What the exercise asks.
Write out exactly the lines between the line containing "if shape.isNull() or" and the line containing "before = set(bpy.data.objects)", including both of those lines, and nothing more.

— start Records —

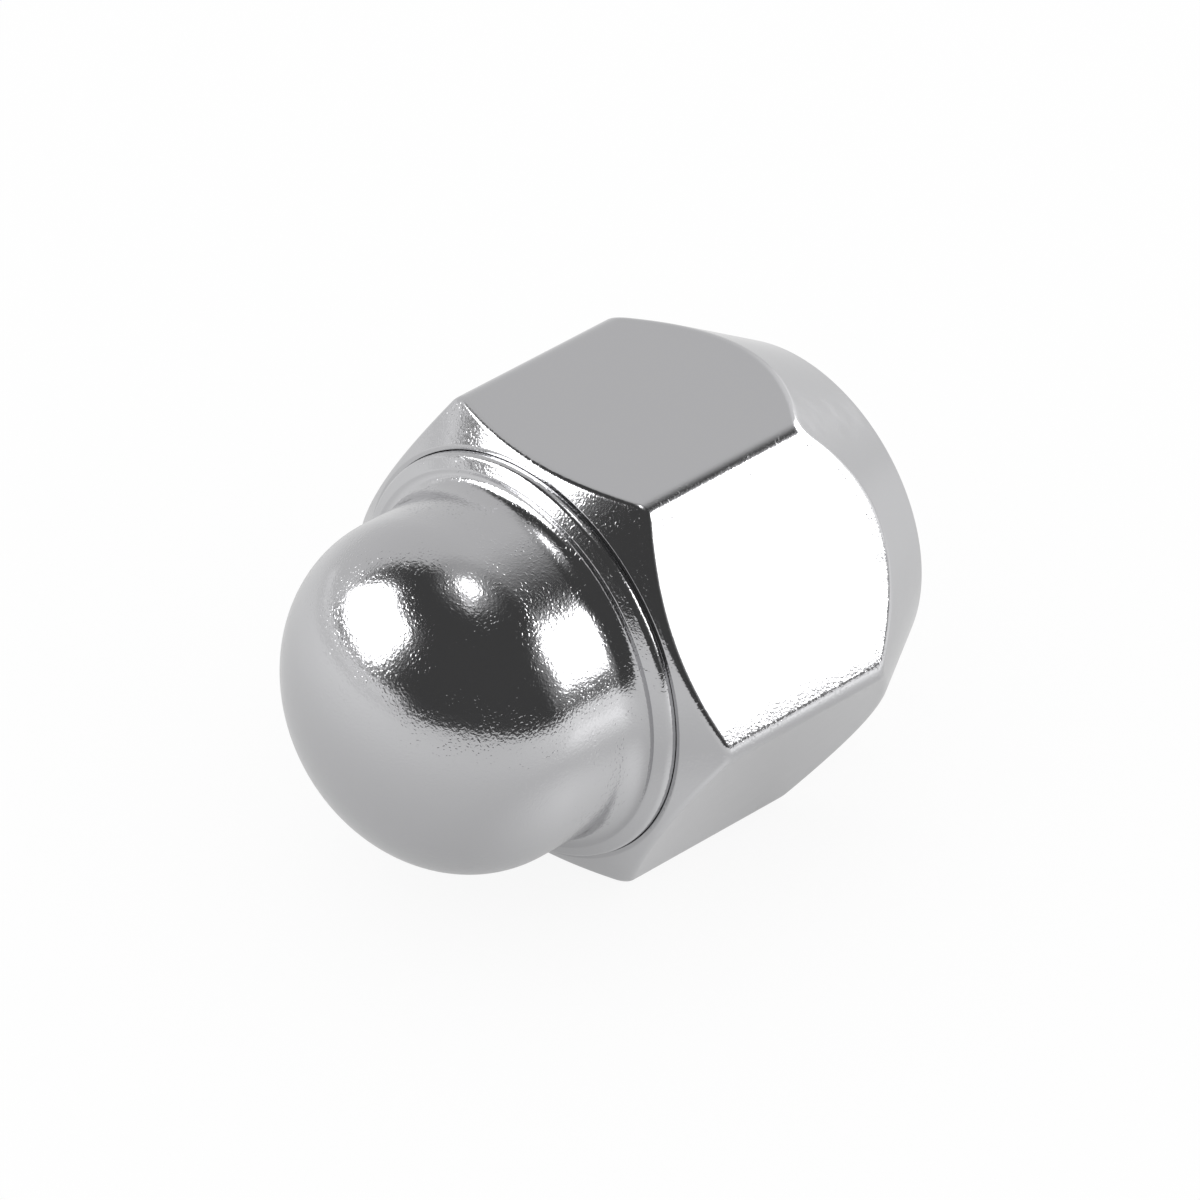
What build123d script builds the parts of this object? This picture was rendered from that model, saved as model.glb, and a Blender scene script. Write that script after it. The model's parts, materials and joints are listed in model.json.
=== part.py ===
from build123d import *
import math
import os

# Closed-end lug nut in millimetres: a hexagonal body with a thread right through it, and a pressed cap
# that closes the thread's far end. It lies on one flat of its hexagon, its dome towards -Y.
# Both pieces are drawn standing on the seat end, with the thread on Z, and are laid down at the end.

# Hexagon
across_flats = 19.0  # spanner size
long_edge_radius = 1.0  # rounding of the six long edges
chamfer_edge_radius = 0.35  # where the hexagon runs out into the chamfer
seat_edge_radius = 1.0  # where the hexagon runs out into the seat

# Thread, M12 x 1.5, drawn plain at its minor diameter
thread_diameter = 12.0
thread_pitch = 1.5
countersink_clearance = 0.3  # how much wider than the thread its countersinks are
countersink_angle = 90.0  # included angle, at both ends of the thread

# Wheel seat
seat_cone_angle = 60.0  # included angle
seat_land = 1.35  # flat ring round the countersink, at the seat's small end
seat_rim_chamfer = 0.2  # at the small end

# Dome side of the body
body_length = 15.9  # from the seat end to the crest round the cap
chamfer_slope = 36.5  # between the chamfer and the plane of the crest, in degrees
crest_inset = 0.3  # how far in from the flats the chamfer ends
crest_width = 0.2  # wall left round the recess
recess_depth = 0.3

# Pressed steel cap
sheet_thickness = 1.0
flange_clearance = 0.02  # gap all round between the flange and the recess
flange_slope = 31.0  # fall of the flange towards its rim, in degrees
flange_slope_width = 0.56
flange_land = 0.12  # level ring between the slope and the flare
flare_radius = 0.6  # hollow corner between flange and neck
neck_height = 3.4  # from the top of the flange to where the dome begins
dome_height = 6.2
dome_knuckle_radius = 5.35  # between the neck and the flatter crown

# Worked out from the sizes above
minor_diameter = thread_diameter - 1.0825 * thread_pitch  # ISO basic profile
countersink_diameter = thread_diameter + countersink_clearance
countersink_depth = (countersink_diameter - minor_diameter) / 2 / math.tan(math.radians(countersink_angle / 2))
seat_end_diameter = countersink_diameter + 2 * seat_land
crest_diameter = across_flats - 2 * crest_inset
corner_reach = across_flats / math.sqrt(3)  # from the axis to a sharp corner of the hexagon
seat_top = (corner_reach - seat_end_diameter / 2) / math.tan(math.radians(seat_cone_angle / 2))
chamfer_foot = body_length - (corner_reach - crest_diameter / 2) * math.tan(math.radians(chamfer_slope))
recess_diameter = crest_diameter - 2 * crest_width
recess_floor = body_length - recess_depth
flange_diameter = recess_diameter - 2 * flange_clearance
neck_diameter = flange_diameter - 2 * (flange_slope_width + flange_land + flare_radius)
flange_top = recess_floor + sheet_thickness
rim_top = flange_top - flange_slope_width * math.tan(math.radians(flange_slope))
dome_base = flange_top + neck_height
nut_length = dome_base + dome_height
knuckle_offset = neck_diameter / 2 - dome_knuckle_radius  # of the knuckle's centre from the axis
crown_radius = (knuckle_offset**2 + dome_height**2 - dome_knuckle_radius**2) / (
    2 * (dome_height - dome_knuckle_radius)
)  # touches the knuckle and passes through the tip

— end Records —
— start Records —

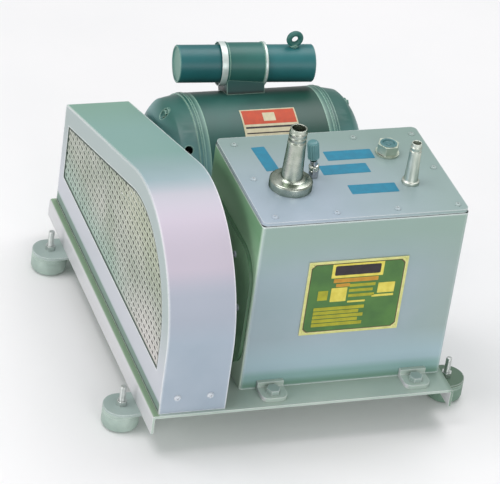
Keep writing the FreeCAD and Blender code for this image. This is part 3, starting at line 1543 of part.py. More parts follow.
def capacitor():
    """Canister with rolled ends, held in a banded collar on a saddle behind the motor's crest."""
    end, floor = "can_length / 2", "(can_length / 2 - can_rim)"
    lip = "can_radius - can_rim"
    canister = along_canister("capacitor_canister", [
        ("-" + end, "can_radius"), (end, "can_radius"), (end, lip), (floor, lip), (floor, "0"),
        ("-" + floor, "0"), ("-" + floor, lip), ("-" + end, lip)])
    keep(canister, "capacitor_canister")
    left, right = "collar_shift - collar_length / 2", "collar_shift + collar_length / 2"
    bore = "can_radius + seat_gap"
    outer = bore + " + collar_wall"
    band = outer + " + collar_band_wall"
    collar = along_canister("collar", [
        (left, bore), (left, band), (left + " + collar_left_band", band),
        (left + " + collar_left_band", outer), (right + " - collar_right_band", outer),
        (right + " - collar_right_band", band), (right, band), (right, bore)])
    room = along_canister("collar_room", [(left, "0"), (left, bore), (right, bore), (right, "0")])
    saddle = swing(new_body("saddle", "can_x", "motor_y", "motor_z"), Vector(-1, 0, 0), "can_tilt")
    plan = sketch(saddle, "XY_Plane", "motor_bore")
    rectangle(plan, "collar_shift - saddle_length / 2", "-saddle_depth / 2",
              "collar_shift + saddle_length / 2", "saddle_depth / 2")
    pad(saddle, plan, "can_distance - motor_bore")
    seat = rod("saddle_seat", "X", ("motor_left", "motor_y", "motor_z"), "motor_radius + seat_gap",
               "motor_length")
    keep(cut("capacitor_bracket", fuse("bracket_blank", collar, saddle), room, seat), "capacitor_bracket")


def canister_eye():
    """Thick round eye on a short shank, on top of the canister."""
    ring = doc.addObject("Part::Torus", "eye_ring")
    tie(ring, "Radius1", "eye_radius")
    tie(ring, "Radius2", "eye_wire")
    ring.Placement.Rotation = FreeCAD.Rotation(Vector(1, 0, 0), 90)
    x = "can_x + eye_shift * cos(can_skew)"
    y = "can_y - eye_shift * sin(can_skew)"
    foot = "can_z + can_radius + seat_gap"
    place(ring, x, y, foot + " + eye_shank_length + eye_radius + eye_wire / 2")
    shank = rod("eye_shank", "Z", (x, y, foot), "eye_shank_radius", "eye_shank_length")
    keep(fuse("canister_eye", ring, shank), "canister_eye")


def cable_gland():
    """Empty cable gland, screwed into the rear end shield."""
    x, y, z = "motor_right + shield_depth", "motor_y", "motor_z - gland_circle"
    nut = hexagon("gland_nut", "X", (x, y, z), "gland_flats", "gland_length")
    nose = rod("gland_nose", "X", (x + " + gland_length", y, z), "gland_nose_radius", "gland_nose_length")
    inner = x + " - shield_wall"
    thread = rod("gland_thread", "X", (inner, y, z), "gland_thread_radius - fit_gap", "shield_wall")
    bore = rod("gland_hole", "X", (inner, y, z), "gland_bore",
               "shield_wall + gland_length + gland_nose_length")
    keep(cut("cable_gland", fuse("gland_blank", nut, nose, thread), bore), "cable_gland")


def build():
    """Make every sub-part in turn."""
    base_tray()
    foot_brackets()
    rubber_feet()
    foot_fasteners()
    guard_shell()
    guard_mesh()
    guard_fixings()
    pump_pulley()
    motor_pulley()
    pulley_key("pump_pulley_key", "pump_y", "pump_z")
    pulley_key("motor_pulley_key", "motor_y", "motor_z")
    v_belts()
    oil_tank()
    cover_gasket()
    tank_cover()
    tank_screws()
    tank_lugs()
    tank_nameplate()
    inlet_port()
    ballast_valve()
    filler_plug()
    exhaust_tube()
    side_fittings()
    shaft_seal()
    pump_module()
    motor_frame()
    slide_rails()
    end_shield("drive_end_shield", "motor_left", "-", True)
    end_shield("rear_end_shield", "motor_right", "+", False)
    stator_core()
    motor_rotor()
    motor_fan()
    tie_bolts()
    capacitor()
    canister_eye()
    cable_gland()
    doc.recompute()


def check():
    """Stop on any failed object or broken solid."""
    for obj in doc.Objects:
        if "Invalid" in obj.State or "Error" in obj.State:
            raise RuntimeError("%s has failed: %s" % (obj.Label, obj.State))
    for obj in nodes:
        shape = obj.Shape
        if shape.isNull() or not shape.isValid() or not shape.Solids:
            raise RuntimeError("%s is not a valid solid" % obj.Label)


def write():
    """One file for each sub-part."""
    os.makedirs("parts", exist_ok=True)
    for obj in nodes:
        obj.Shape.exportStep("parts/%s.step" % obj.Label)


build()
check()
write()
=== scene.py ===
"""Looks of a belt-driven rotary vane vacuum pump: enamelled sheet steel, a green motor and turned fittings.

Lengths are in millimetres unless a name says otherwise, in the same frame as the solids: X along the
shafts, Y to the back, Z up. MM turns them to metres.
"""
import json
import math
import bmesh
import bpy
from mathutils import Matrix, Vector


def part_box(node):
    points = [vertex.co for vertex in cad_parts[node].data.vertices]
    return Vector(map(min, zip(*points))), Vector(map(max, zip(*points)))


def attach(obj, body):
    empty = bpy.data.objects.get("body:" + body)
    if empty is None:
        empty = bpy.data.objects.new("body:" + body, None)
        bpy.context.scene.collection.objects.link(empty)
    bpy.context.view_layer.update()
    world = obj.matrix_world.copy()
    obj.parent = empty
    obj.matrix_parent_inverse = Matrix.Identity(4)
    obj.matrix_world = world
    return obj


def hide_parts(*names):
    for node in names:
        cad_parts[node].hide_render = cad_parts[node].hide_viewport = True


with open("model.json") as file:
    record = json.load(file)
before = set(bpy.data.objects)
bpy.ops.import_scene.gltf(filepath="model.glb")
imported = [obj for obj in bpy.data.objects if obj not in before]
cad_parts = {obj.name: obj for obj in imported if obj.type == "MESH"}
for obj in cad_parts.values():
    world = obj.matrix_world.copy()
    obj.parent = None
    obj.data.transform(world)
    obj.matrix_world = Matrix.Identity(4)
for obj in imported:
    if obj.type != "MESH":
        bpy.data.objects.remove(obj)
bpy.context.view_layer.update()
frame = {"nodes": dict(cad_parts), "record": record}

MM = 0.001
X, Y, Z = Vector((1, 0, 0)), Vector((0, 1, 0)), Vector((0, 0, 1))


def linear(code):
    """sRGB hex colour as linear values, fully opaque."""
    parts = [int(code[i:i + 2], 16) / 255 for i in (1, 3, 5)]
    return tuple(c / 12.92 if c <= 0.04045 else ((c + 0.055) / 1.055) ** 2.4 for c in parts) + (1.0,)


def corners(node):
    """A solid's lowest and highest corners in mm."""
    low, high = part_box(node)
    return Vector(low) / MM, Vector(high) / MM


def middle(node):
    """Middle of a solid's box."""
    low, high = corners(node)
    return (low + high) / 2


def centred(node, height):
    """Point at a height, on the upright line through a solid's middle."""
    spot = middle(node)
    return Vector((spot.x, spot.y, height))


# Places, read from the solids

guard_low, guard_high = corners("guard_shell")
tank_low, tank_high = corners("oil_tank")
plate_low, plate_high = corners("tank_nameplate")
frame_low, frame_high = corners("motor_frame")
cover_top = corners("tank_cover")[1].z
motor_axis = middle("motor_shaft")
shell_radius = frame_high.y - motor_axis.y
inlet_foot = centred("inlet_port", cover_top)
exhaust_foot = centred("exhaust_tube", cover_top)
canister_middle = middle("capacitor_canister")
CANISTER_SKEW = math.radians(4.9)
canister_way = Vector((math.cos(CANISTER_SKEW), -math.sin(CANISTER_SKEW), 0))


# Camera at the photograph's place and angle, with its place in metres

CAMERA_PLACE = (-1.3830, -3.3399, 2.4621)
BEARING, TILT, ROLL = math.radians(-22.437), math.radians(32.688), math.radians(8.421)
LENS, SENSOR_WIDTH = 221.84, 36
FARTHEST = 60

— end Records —

Correct result.
        if shape.isNull() or not shape.isValid() or not shape.Solids:
            raise RuntimeError("%s is not a valid solid" % obj.Label)


def write():
    """One file for each sub-part."""
    os.makedirs("parts", exist_ok=True)
    for obj in nodes:
        obj.Shape.exportStep("parts/%s.step" % obj.Label)


build()
check()
write()
=== scene.py ===
"""Looks of a belt-driven rotary vane vacuum pump: enamelled sheet steel, a green motor and turned fittings.

Lengths are in millimetres unless a name says otherwise, in the same frame as the solids: X along the
shafts, Y to the back, Z up. MM turns them to metres.
"""
import json
import math
import bmesh
import bpy
from mathutils import Matrix, Vector


def part_box(node):
    points = [vertex.co for vertex in cad_parts[node].data.vertices]
    return Vector(map(min, zip(*points))), Vector(map(max, zip(*points)))


def attach(obj, body):
    empty = bpy.data.objects.get("body:" + body)
    if empty is None:
        empty = bpy.data.objects.new("body:" + body, None)
        bpy.context.scene.collection.objects.link(empty)
    bpy.context.view_layer.update()
    world = obj.matrix_world.copy()
    obj.parent = empty
    obj.matrix_parent_inverse = Matrix.Identity(4)
    obj.matrix_world = world
    return obj


def hide_parts(*names):
    for node in names:
        cad_parts[node].hide_render = cad_parts[node].hide_viewport = True


with open("model.json") as file:
    record = json.load(file)
before = set(bpy.data.objects)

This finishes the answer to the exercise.